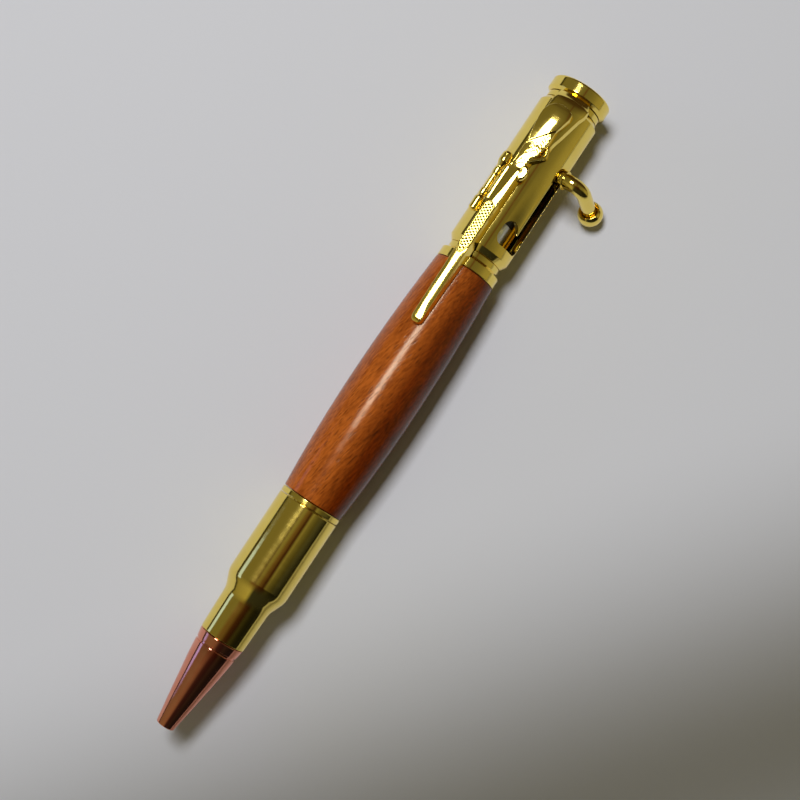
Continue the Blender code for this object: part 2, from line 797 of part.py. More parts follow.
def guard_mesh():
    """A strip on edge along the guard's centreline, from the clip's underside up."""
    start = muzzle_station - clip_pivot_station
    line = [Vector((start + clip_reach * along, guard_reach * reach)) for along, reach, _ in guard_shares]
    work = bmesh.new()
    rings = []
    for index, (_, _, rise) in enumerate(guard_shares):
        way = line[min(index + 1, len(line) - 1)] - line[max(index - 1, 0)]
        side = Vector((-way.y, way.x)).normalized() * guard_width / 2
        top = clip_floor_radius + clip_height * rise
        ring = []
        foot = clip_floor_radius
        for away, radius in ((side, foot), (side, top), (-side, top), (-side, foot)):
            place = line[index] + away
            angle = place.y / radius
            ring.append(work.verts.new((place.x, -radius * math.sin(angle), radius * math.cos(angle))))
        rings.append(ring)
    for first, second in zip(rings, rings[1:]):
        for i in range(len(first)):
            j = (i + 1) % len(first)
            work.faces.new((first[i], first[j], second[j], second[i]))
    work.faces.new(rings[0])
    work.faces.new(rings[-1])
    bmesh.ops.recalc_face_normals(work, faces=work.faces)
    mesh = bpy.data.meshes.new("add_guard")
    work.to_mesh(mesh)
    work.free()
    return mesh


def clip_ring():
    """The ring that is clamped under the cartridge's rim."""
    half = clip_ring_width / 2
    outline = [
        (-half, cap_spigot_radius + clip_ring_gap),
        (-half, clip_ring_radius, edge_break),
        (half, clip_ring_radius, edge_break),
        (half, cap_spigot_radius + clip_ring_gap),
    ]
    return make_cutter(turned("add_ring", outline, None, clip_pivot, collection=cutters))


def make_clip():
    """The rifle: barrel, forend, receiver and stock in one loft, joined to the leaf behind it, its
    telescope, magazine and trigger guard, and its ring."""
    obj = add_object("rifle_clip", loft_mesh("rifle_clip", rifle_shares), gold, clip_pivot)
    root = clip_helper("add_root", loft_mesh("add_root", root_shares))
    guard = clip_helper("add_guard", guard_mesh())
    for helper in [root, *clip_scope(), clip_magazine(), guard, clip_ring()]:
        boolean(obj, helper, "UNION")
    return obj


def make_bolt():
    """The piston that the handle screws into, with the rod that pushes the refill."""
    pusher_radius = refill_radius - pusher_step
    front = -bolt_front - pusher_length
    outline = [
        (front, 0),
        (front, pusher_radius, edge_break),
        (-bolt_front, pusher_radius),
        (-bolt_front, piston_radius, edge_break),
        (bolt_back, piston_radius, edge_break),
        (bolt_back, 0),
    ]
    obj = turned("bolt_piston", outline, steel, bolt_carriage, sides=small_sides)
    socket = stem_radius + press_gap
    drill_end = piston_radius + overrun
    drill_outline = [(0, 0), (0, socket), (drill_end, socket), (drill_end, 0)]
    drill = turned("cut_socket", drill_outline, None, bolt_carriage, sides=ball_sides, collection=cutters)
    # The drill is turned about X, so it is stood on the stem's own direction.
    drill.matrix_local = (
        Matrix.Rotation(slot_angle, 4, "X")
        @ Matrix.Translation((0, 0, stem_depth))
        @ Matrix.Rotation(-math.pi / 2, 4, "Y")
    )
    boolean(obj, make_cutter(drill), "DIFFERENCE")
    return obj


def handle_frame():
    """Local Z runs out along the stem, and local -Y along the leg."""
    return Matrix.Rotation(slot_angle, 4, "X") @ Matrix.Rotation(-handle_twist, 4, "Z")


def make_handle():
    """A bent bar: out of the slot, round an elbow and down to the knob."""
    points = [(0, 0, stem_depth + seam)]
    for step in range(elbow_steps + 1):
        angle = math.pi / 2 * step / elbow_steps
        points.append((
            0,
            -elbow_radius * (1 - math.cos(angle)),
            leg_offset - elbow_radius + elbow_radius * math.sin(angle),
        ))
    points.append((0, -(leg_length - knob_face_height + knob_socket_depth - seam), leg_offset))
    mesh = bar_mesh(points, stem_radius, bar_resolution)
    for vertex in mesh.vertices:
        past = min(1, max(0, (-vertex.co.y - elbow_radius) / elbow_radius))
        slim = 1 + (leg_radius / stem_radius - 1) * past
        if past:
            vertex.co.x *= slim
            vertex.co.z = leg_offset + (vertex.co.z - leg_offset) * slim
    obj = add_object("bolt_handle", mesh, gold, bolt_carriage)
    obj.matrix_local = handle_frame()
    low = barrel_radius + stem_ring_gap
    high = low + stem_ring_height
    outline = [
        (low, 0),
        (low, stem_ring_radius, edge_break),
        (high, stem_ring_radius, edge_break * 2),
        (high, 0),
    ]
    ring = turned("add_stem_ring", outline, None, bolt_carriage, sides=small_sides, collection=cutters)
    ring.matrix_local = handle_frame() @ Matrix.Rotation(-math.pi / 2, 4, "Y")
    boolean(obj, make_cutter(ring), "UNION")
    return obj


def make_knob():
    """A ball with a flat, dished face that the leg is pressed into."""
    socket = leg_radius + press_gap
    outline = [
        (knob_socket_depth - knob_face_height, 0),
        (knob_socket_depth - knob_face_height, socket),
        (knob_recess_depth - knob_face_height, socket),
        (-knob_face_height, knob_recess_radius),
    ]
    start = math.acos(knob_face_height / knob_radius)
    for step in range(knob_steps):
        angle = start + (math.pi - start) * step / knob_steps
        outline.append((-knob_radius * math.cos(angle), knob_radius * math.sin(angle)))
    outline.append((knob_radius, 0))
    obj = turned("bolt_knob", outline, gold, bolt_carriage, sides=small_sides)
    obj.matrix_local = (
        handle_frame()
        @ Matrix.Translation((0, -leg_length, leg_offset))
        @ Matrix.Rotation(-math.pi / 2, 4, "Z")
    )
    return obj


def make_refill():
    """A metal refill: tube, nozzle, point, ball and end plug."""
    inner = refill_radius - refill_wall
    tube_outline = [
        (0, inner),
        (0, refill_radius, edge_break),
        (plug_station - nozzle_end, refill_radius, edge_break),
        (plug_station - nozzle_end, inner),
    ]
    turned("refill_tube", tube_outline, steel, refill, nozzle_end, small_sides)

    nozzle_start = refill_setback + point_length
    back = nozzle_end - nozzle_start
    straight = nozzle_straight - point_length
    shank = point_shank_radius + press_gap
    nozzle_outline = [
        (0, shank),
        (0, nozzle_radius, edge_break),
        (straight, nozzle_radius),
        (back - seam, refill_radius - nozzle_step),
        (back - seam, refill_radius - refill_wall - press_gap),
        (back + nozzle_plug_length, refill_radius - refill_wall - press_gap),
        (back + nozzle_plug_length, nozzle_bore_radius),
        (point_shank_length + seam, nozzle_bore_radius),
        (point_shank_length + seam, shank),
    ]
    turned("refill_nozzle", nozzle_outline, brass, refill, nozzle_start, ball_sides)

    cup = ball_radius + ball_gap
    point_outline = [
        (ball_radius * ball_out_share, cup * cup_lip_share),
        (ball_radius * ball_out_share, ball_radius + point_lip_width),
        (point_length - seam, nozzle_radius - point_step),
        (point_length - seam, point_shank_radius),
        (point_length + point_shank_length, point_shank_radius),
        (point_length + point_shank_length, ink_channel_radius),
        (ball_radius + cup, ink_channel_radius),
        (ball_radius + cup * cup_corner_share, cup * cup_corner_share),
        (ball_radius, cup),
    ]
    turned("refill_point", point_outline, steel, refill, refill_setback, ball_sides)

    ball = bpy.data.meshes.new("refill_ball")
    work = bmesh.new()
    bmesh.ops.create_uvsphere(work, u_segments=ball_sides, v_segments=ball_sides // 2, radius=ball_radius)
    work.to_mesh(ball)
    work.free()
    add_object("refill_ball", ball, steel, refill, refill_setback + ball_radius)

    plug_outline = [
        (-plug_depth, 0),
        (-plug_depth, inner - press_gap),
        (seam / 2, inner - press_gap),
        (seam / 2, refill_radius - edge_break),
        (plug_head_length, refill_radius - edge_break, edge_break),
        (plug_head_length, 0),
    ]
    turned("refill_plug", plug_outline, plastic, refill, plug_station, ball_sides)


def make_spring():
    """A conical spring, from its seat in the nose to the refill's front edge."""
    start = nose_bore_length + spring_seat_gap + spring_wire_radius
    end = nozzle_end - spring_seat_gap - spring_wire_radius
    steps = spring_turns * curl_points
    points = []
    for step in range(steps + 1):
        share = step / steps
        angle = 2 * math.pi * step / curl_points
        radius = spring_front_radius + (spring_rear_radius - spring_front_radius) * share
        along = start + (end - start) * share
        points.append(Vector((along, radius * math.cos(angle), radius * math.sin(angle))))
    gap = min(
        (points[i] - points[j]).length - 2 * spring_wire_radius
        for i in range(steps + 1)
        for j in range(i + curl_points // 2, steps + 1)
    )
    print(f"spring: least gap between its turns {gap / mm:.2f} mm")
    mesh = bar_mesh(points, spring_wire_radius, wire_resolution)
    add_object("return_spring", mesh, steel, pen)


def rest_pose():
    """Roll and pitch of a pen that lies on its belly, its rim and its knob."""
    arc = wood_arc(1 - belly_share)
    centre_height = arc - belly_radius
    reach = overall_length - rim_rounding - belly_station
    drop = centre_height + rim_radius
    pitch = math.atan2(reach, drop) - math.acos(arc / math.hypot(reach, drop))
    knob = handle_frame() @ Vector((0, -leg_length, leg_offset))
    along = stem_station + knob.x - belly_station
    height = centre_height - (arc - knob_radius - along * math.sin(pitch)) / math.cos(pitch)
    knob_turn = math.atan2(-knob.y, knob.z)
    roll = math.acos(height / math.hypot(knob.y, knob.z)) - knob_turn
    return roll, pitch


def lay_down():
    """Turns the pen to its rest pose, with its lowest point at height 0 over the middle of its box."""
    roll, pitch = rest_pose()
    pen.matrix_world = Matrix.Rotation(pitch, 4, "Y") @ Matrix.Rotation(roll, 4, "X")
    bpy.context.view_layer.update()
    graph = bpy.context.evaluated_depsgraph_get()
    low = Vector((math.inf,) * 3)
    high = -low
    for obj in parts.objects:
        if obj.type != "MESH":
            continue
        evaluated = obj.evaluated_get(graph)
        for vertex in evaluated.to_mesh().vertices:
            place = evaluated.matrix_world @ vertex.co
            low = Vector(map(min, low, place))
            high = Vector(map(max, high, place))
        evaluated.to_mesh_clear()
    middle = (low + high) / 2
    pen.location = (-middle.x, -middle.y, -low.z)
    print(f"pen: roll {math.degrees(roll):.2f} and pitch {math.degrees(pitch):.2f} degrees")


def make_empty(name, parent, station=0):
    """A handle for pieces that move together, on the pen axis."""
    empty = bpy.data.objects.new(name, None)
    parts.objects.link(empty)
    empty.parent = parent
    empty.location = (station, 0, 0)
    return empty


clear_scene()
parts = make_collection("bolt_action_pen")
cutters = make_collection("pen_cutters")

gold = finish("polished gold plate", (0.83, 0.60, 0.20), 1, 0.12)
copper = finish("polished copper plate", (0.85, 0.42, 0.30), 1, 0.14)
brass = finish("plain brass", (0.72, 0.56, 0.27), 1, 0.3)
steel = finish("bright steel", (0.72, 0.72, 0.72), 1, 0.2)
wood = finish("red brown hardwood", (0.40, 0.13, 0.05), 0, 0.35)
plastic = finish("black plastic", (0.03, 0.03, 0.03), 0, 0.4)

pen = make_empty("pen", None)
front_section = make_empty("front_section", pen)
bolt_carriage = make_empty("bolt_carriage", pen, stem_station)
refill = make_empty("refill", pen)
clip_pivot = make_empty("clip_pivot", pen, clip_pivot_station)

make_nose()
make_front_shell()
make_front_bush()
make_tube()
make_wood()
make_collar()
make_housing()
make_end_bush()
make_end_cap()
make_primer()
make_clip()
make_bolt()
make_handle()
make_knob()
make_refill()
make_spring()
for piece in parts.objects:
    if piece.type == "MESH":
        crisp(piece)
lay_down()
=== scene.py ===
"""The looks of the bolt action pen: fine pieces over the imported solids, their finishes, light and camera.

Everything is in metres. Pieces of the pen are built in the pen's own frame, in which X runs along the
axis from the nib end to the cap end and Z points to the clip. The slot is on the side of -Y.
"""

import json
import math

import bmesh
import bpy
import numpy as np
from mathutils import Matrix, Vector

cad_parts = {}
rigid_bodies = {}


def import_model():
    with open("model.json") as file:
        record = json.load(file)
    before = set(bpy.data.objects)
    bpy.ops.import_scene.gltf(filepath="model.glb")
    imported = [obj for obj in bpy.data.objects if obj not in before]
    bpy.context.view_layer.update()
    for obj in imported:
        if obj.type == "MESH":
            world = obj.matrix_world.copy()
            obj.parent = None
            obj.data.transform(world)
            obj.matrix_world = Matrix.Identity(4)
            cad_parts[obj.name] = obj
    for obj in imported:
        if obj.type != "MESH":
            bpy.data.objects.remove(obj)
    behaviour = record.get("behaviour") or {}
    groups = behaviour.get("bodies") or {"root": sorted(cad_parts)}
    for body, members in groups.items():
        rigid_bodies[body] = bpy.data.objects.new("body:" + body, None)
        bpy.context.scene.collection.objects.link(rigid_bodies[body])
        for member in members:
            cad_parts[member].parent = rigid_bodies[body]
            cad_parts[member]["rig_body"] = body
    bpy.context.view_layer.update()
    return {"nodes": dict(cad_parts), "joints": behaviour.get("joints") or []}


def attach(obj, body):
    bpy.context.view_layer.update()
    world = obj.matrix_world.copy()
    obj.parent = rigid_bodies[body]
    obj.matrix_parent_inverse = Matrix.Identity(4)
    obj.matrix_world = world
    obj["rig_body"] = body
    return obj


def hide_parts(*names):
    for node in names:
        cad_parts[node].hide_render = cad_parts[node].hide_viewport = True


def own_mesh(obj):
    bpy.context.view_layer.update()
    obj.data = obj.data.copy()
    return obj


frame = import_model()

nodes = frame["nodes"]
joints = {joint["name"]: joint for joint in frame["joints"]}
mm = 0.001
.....
■ WHAT THE TASK ASKS
Go back over the listing above and copy exactly the lines that begin at the line with "0.30), 1, 0.14)" and stop after the line with "for body, members"; leave out every other line.

■ ANSWER TO THIS TASK
copper = finish("polished copper plate", (0.85, 0.42, 0.30), 1, 0.14)
brass = finish("plain brass", (0.72, 0.56, 0.27), 1, 0.3)
steel = finish("bright steel", (0.72, 0.72, 0.72), 1, 0.2)
wood = finish("red brown hardwood", (0.40, 0.13, 0.05), 0, 0.35)
plastic = finish("black plastic", (0.03, 0.03, 0.03), 0, 0.4)

pen = make_empty("pen", None)
front_section = make_empty("front_section", pen)
bolt_carriage = make_empty("bolt_carriage", pen, stem_station)
refill = make_empty("refill", pen)
clip_pivot = make_empty("clip_pivot", pen, clip_pivot_station)

make_nose()
make_front_shell()
make_front_bush()
make_tube()
make_wood()
make_collar()
make_housing()
make_end_bush()
make_end_cap()
make_primer()
make_clip()
make_bolt()
make_handle()
make_knob()
make_refill()
make_spring()
for piece in parts.objects:
    if piece.type == "MESH":
        crisp(piece)
lay_down()
=== scene.py ===
"""The looks of the bolt action pen: fine pieces over the imported solids, their finishes, light and camera.

Everything is in metres. Pieces of the pen are built in the pen's own frame, in which X runs along the
axis from the nib end to the cap end and Z points to the clip. The slot is on the side of -Y.
"""

import json
import math

import bmesh
import bpy
import numpy as np
from mathutils import Matrix, Vector

cad_parts = {}
rigid_bodies = {}


def import_model():
    with open("model.json") as file:
        record = json.load(file)
    before = set(bpy.data.objects)
    bpy.ops.import_scene.gltf(filepath="model.glb")
    imported = [obj for obj in bpy.data.objects if obj not in before]
    bpy.context.view_layer.update()
    for obj in imported:
        if obj.type == "MESH":
            world = obj.matrix_world.copy()
            obj.parent = None
            obj.data.transform(world)
            obj.matrix_world = Matrix.Identity(4)
            cad_parts[obj.name] = obj
    for obj in imported:
        if obj.type != "MESH":
            bpy.data.objects.remove(obj)
    behaviour = record.get("behaviour") or {}
    groups = behaviour.get("bodies") or {"root": sorted(cad_parts)}
    for body, members in groups.items():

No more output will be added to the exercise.